## Provided material
********

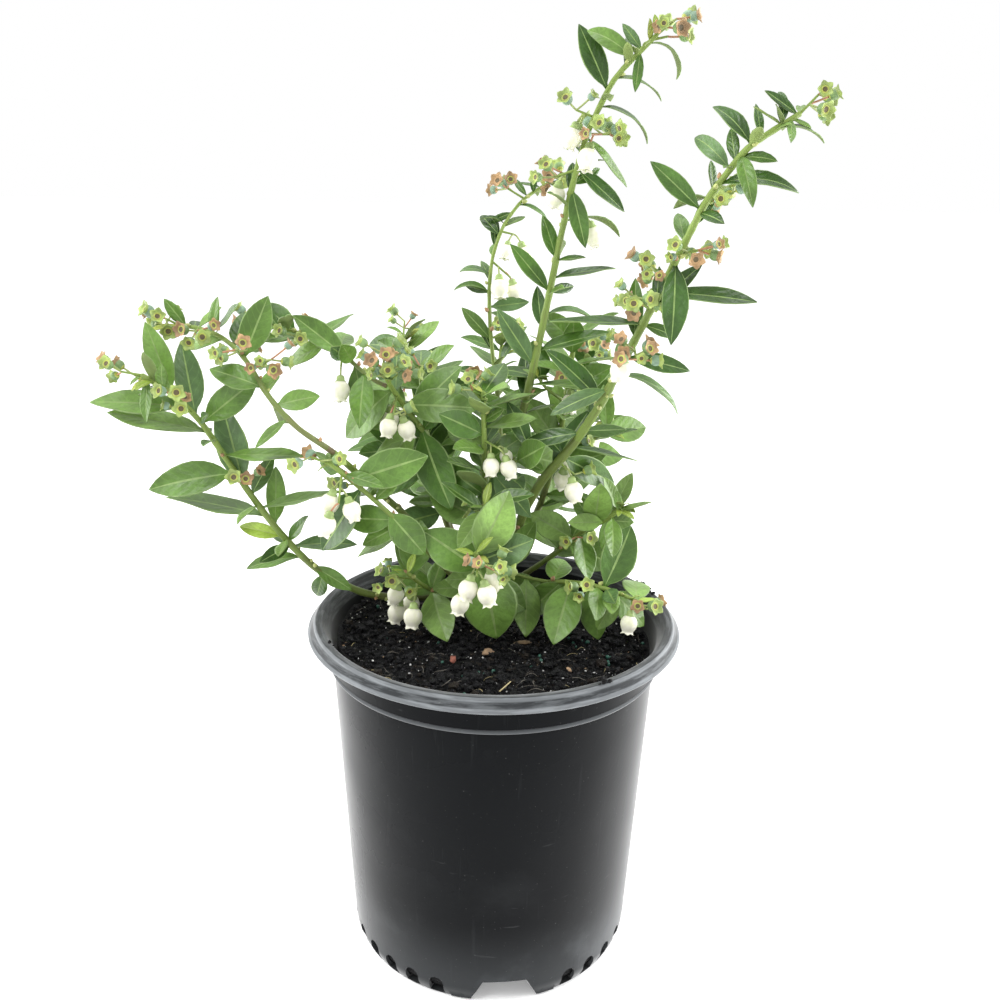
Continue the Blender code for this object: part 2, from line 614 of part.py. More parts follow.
def arch_cutter(bm, turn):
    """A small round-topped window through the foot of the wall."""
    half = ARCH_WIDTH / 2
    outline = [(-half, ARCH_LOW), (half, ARCH_LOW)]
    outline += [(half * cos(pi * i / 4), ARCH_HEIGHT - half + half * sin(pi * i / 4)) for i in range(5)]
    face = bm.faces.new([bm.verts.new((ARCH_INNER, y, z)) for y, z in outline])
    made = bmesh.ops.extrude_face_region(bm, geom=[face])
    moved = [item for item in made["geom"] if isinstance(item, bmesh.types.BMVert)]
    bmesh.ops.translate(bm, verts=moved, vec=(NOTCH_OUTER - ARCH_INNER, 0, 0))
    bmesh.ops.rotate(bm, verts=bm.verts, matrix=Matrix.Rotation(turn, 3, "Z"))


def channel_turns():
    return [CHANNEL_TURN + 2 * pi * i / CHANNELS for i in range(CHANNELS)]


def helper_collection(name, builds):
    """A collection of closed helper shapes that a Boolean reads and a render leaves out."""
    collection = bpy.data.collections.new(name)
    bpy.context.scene.collection.children.link(collection)
    for i, build in enumerate(builds):
        helper = add_object(f"{name}_{i}", mesh_from(name, build), None, collection)
        helper.hide_render = True
        helper.display_type = "WIRE"
    return collection


def boolean(obj, name, operation, collection):
    modifier = obj.modifiers.new(name, "BOOLEAN")
    modifier.operation = operation
    modifier.operand_type = "COLLECTION"
    modifier.collection = collection
    modifier.solver = "EXACT"


def make_pot():
    pot = add_object("pot", mesh_from("pot", lambda bm: turned_profile(bm, pot_outline(), POT_STEPS)),
                     principled("black_plastic", (0.018, 0.019, 0.021), 0.42))
    covers = [lambda bm, turn=turn: channel_cover(bm, turn) for turn in channel_turns()]
    cuts = [lambda bm, turn=turn: channel_cutter(bm, turn) for turn in channel_turns()]
    for turn in channel_turns():
        for i in range(ARCHES_BETWEEN):
            cuts.append(lambda bm, at=turn + ARCH_FIRST + i * ARCH_STEP: arch_cutter(bm, at))
    boolean(pot, "channel covers", "UNION", helper_collection("cover", covers))
    boolean(pot, "channels and arches", "DIFFERENCE", helper_collection("notch", cuts))
    return pot


def make_soil():
    """The potting mix: it fills the pot to a gap, is gently mounded, and leaves room for the channels."""
    low, high = WALL_LOW_RADIUS - POT_WALL - GAP, WALL_HIGH_RADIUS - POT_WALL - GAP
    outline = [(0.0, FLOOR + GAP), (FOOT_RADIUS - POT_WALL - GAP, FLOOR + GAP), (low, FOOT_BEND),
               (high, COLLAR_LOW - 0.0024), (high, SOIL_EDGE), SOIL_ROUND, (SOIL_FLAT_RADIUS, SOIL_TOP),
               (0.0, SOIL_TOP)]
    soil = add_object("soil", mesh_from("soil", lambda bm: turned_profile(bm, outline, SOIL_STEPS)),
                      principled("potting_mix", (0.012, 0.009, 0.008), 0.95))
    rooms = [lambda bm, turn=turn: channel_cover(bm, turn, GAP) for turn in channel_turns()]
    boolean(soil, "room for channels", "DIFFERENCE", helper_collection("room", rooms))
    return soil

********

## Problem to work on
Copy every line exactly. Leave nothing out.

## Task answer
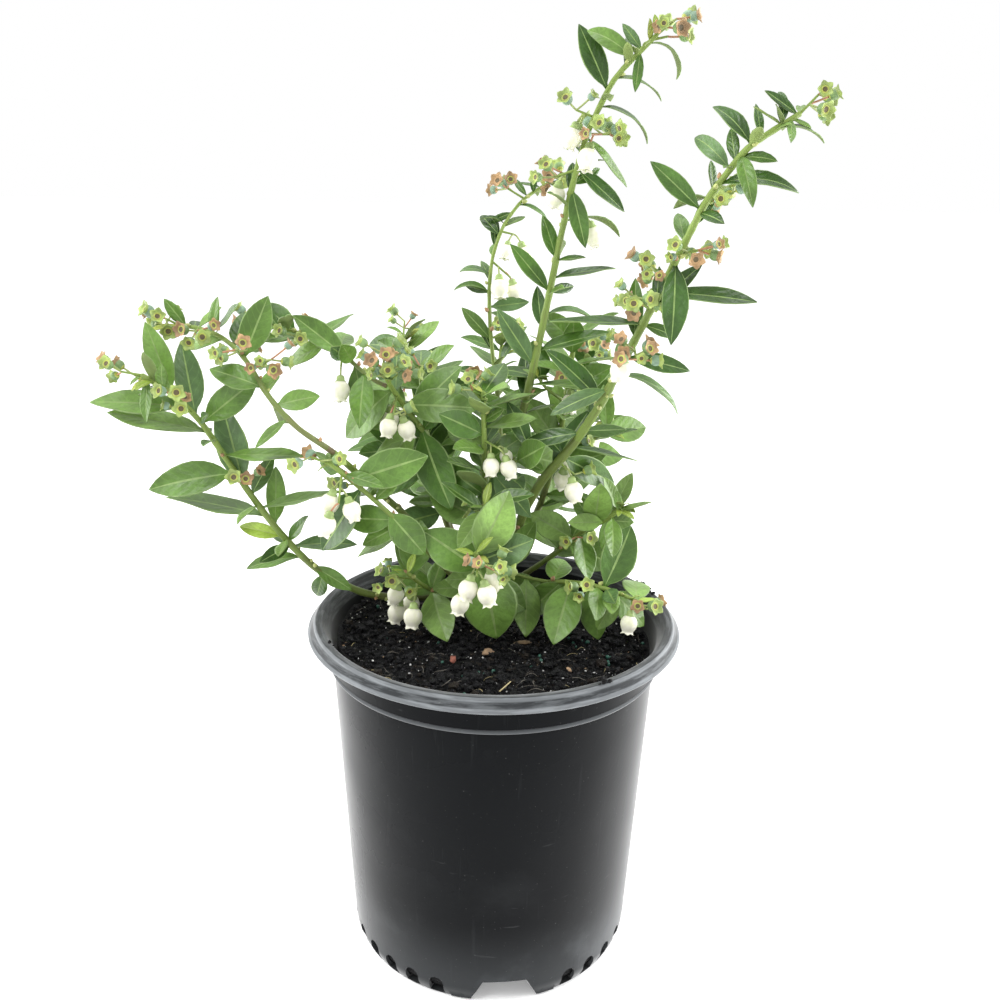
Continue the Blender code for this object: part 2, from line 614 of part.py. More parts follow.
def arch_cutter(bm, turn):
    """A small round-topped window through the foot of the wall."""
    half = ARCH_WIDTH / 2
    outline = [(-half, ARCH_LOW), (half, ARCH_LOW)]
    outline += [(half * cos(pi * i / 4), ARCH_HEIGHT - half + half * sin(pi * i / 4)) for i in range(5)]
    face = bm.faces.new([bm.verts.new((ARCH_INNER, y, z)) for y, z in outline])
    made = bmesh.ops.extrude_face_region(bm, geom=[face])
    moved = [item for item in made["geom"] if isinstance(item, bmesh.types.BMVert)]
    bmesh.ops.translate(bm, verts=moved, vec=(NOTCH_OUTER - ARCH_INNER, 0, 0))
    bmesh.ops.rotate(bm, verts=bm.verts, matrix=Matrix.Rotation(turn, 3, "Z"))


def channel_turns():
    return [CHANNEL_TURN + 2 * pi * i / CHANNELS for i in range(CHANNELS)]


def helper_collection(name, builds):
    """A collection of closed helper shapes that a Boolean reads and a render leaves out."""
    collection = bpy.data.collections.new(name)
    bpy.context.scene.collection.children.link(collection)
    for i, build in enumerate(builds):
        helper = add_object(f"{name}_{i}", mesh_from(name, build), None, collection)
        helper.hide_render = True
        helper.display_type = "WIRE"
    return collection


def boolean(obj, name, operation, collection):
    modifier = obj.modifiers.new(name, "BOOLEAN")
    modifier.operation = operation
    modifier.operand_type = "COLLECTION"
    modifier.collection = collection
    modifier.solver = "EXACT"


def make_pot():
    pot = add_object("pot", mesh_from("pot", lambda bm: turned_profile(bm, pot_outline(), POT_STEPS)),
                     principled("black_plastic", (0.018, 0.019, 0.021), 0.42))
    covers = [lambda bm, turn=turn: channel_cover(bm, turn) for turn in channel_turns()]
    cuts = [lambda bm, turn=turn: channel_cutter(bm, turn) for turn in channel_turns()]
    for turn in channel_turns():
        for i in range(ARCHES_BETWEEN):
            cuts.append(lambda bm, at=turn + ARCH_FIRST + i * ARCH_STEP: arch_cutter(bm, at))
    boolean(pot, "channel covers", "UNION", helper_collection("cover", covers))
    boolean(pot, "channels and arches", "DIFFERENCE", helper_collection("notch", cuts))
    return pot


def make_soil():
    """The potting mix: it fills the pot to a gap, is gently mounded, and leaves room for the channels."""
    low, high = WALL_LOW_RADIUS - POT_WALL - GAP, WALL_HIGH_RADIUS - POT_WALL - GAP
    outline = [(0.0, FLOOR + GAP), (FOOT_RADIUS - POT_WALL - GAP, FLOOR + GAP), (low, FOOT_BEND),
               (high, COLLAR_LOW - 0.0024), (high, SOIL_EDGE), SOIL_ROUND, (SOIL_FLAT_RADIUS, SOIL_TOP),
               (0.0, SOIL_TOP)]
    soil = add_object("soil", mesh_from("soil", lambda bm: turned_profile(bm, outline, SOIL_STEPS)),
                      principled("potting_mix", (0.012, 0.009, 0.008), 0.95))
    rooms = [lambda bm, turn=turn: channel_cover(bm, turn, GAP) for turn in channel_turns()]
    boolean(soil, "room for channels", "DIFFERENCE", helper_collection("room", rooms))
    return soil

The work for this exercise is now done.